A resident selects vegetables at a supermarket in Xiangfang District of Harbin, northeast China's Heilongjiang Province, Jan. 30, 2021. Price and supply of daily necessities are stable in Harbin amid the ongoing COVID-19 pandemic, local authorities told a press briefing here on Saturday. (Xinhua/Wang Jianwei)
China's State Administration for Market Regulation (SAMR) fined five community group-buying online platforms on Wednesday citing improper price competition practices, a move that shows the country's strengthening supervision of emerging online businesses and efforts to deter technology giants from becoming monopolistic in their businesses.
The regulator imposed the "maximum fine" of 1.5 million yuan ($230,000) each on four companies: Didi-owned Chengxin Youxuan, Duo Duo Maicai under Pinduoduo, Meituan Select, and Nicetuan, which is backed by Alibaba.
Wuhan-based Shixianghui, which counts Tencent among its investors, was slapped with a fine of 500,000 yuan.
Responding to the penalty, Duo Duo Maicai told the Global Times on Wednesday the company attached great importance to the case and will rectify relevant problems actively in line with the requirements of the regulatory body.
Chengxin Youxuan and Meituan Select also promised to carry out rectifications.
Selling groceries online with big discounts, these community group-buying companies have gone viral with young urbanities who seldom go shopping at the groceries or supermarkets.
According to an explanation by the SAMR on Wednesday, the companies used unfair means to squeeze groceries. By utilizing their financial and data advantage, the platforms upset the market by offering below-cost prices, which threatened survival of groceries.

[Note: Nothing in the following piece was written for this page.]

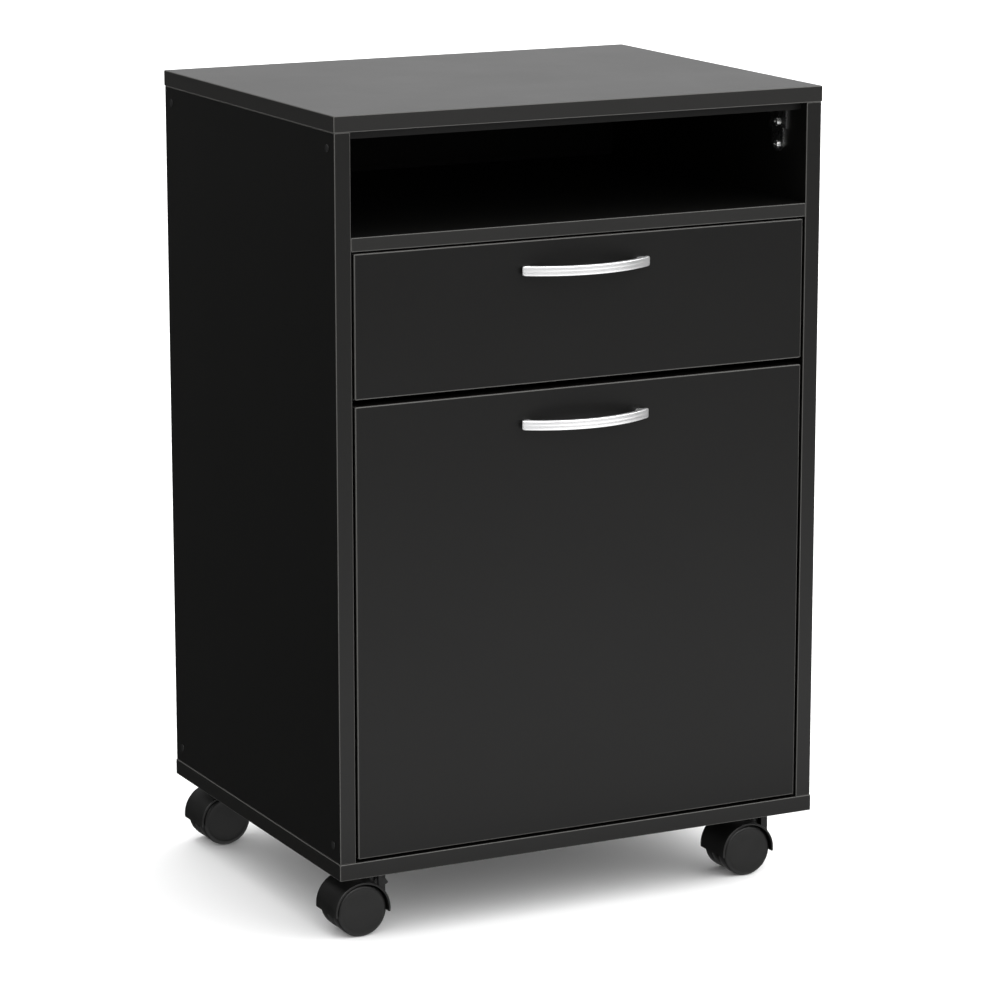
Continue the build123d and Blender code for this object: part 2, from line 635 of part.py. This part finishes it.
os.makedirs("parts", exist_ok=True)
build_cabinet(build_casters())
build_drawer("upper", (UPPER_FRONT_BOTTOM, UPPER_FRONT_TOP),
             UPPER_FRONT_TOP - UPPER_HANDLE_DROP, UPPER_BOX_HEIGHT)
build_drawer("lower", (LOWER_FRONT_BOTTOM, LOWER_FRONT_TOP),
             LOWER_FRONT_TOP - LOWER_HANDLE_DROP, LOWER_BOX_HEIGHT)
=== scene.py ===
import math

import bmesh
import bpy
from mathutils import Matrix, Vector


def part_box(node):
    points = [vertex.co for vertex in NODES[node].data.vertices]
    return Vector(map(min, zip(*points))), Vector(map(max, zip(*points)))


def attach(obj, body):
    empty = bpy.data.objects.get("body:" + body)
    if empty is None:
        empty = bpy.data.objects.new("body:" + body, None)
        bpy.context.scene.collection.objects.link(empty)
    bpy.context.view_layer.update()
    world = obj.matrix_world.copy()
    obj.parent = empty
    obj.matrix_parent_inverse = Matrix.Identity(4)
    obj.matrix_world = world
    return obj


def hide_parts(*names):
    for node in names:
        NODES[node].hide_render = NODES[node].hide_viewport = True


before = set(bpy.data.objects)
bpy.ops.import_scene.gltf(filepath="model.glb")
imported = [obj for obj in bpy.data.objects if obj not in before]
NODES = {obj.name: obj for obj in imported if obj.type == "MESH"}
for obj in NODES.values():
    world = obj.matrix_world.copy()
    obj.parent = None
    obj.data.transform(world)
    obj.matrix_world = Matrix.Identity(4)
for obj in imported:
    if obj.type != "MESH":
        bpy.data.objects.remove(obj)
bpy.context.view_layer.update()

SCENE = bpy.context.scene

MM = 0.001


# ------------------------------------------------------------------ shader building blocks

class Shader:
    """A node material under construction, with short ways to add and link nodes."""

    def __init__(self, name):
        self.material = bpy.data.materials.new(name)
        self.material.use_nodes = True
        self.tree = self.material.node_tree
        self.tree.nodes.clear()
        self.output = self.add("ShaderNodeOutputMaterial")
        self.surface = self.add("ShaderNodeBsdfPrincipled")
        self.link(self.surface.outputs["BSDF"], self.output.inputs["Surface"])
        self.place = self.add("ShaderNodeTexCoord").outputs["Object"]

    def add(self, kind, **settings):
        node = self.tree.nodes.new(kind)
        for key, value in settings.items():
            setattr(node, key, value)
        return node

    def link(self, source, target):
        self.tree.links.new(source, target)

    def fixed(self, **values):
        """Sets sockets of the surface shader that are the same all over."""
        for key, value in values.items():
            self.surface.inputs[key.replace("_", " ")].default_value = value

    def stretched(self, scale):
        """The object's own coordinates, scaled along each axis."""
        mapping = self.add("ShaderNodeMapping")
        mapping.inputs["Scale"].default_value = scale
        self.link(self.place, mapping.inputs["Vector"])
        return mapping.outputs["Vector"]

    def noise(self, scale, detail=2.0, roughness=0.5, stretch=None):
        node = self.add("ShaderNodeTexNoise")
        node.inputs["Scale"].default_value = scale
        node.inputs["Detail"].default_value = detail
        node.inputs["Roughness"].default_value = roughness
        self.link(self.stretched(stretch) if stretch else self.place, node.inputs["Vector"])
        return node.outputs["Fac"]

    def voronoi(self, scale):
        node = self.add("ShaderNodeTexVoronoi", feature="F1")
        node.inputs["Scale"].default_value = scale
        self.link(self.place, node.inputs["Vector"])
        return node.outputs["Distance"]

    def spread(self, value, from_low, from_high, to_low, to_high):
        """Maps a value from one span to another, clamped."""
        node = self.add("ShaderNodeMapRange")
        node.inputs["From Min"].default_value = from_low
        node.inputs["From Max"].default_value = from_high
        node.inputs["To Min"].default_value = to_low
        node.inputs["To Max"].default_value = to_high
        self.link(value, node.inputs["Value"])
        return node.outputs["Result"]

    def math(self, operation, first, second):
        node = self.add("ShaderNodeMath", operation=operation)
        for socket, value in zip(node.inputs, (first, second)):
            if isinstance(value, (int, float)):
                socket.default_value = value
            else:
                self.link(value, socket)
        return node.outputs["Value"]

    def blend(self, factor, first, second):
        """Mixes two colours, or a colour and a socket, by a factor socket."""
        node = self.add("ShaderNodeMix", data_type="RGBA")
        self.link(factor, node.inputs["Factor"])
        colour_inputs = [s for s in node.inputs if s.type == "RGBA"]
        for socket, value in zip(colour_inputs, (first, second)):
            if isinstance(value, tuple):
                socket.default_value = (*value, 1.0)
            else:
                self.link(value, socket)
        return [s for s in node.outputs if s.type == "RGBA"][0]

    def bump(self, heights):
        """Chains bump maps: each entry is a height socket with its depth in metres."""
        normal = None
        for height, depth in heights:
            node = self.add("ShaderNodeBump")
            node.inputs["Strength"].default_value = 1.0
            node.inputs["Distance"].default_value = depth
            self.link(height, node.inputs["Height"])
            if normal:
                self.link(normal, node.inputs["Normal"])
            normal = node.outputs["Normal"]
        self.link(normal, self.surface.inputs["Normal"])

    def colour(self, socket):
        self.link(socket, self.surface.inputs["Base Color"])

    def roughness(self, socket):
        self.link(socket, self.surface.inputs["Roughness"])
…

By competing for market share with unreasonably low prices, these platforms can achieve explosive growth. There is a tendency for big online platforms to "spend huge amounts of money to grab market share through monopoly." Such unfair competition is to hurt the legal rights and interests of vast consumers, according to the regulator.
The five platforms, backed by Chinese online giants such as Alibaba, Tencent and Meituan, may allow the "business titans to grow even bigger" while endanger others' survival, analysts said.
Unethical practices by the titans are especially rife, because these companies tend to seek a "network effect" by leveraging their dominance on the market, Tian Yun, vice director of the Beijing Economic Operation Association, told the Global Times on Wednesday.
"Earlier, these giants decimated many small businesses in traditional sectors with their deep pockets," Tian said. "Without intervention from market regulators, there is no chance of survival for small businesses, and free market competition will be destroyed, leaving consumers vulnerable to monopoly."
According to the SAMR, improper price practices by the giants seriously disrupt market order, because it is normal to see price gouging acts by the platforms. Some platforms draw consumers by manipulating prices.
Due to their negative impact on competition and flagrant violation of laws, the top market regulator made the decision to impose tough penalties of 6.5 million yuan in total on the five companies.
Starting from mid-December last year, the SAMR started to investigate these platforms, anticipating that tough penalties on them would deter other latecomers.
"The monopoly in the fresh produce market is especially harmful, because it has a close bearing to people's livelihood. That is why the punishment is tougher than expected," Chen Danzhou, a deputy professor specialized in market regulation and monopoly practices at the Beijing Institute of Technology, told the Global Times.
According to Chen, the practices used by the five companies, including price gouging and offering large discounts, are prohibited by China's anti-monopoly law. The companies were penalized under the price laws instead of those covering monopoly practices, because they have yet to reach the market size of a monopoly.
China faces inadequate regulation when it comes to platform economy, and many of their practices that infringe on free competition are hard to define and regulate under current laws, Chen added.
"China's Price Law was last updated in 1997 and can be outdated when used to regulate new internet companies," Chen noted.
"Newer laws, such as the Anti-unfair Competition Law and the Anti-monopoly Law, are also unable to properly define and confine the behavior of internet companies."
China has been strengthening supervision over its online tech giants, which contribute greatly to the country's booming emerging economy and enjoy high global rankings in the technology sector. However, some of those giants have established a dominant position that would disturb the normal market order and harm consumers' rights.
Some said that it's high time for China's regulators to push for legal updates to better accommodate the new online economy. In early February, the SAMR released the latest guidelines for regulating the new economy entities.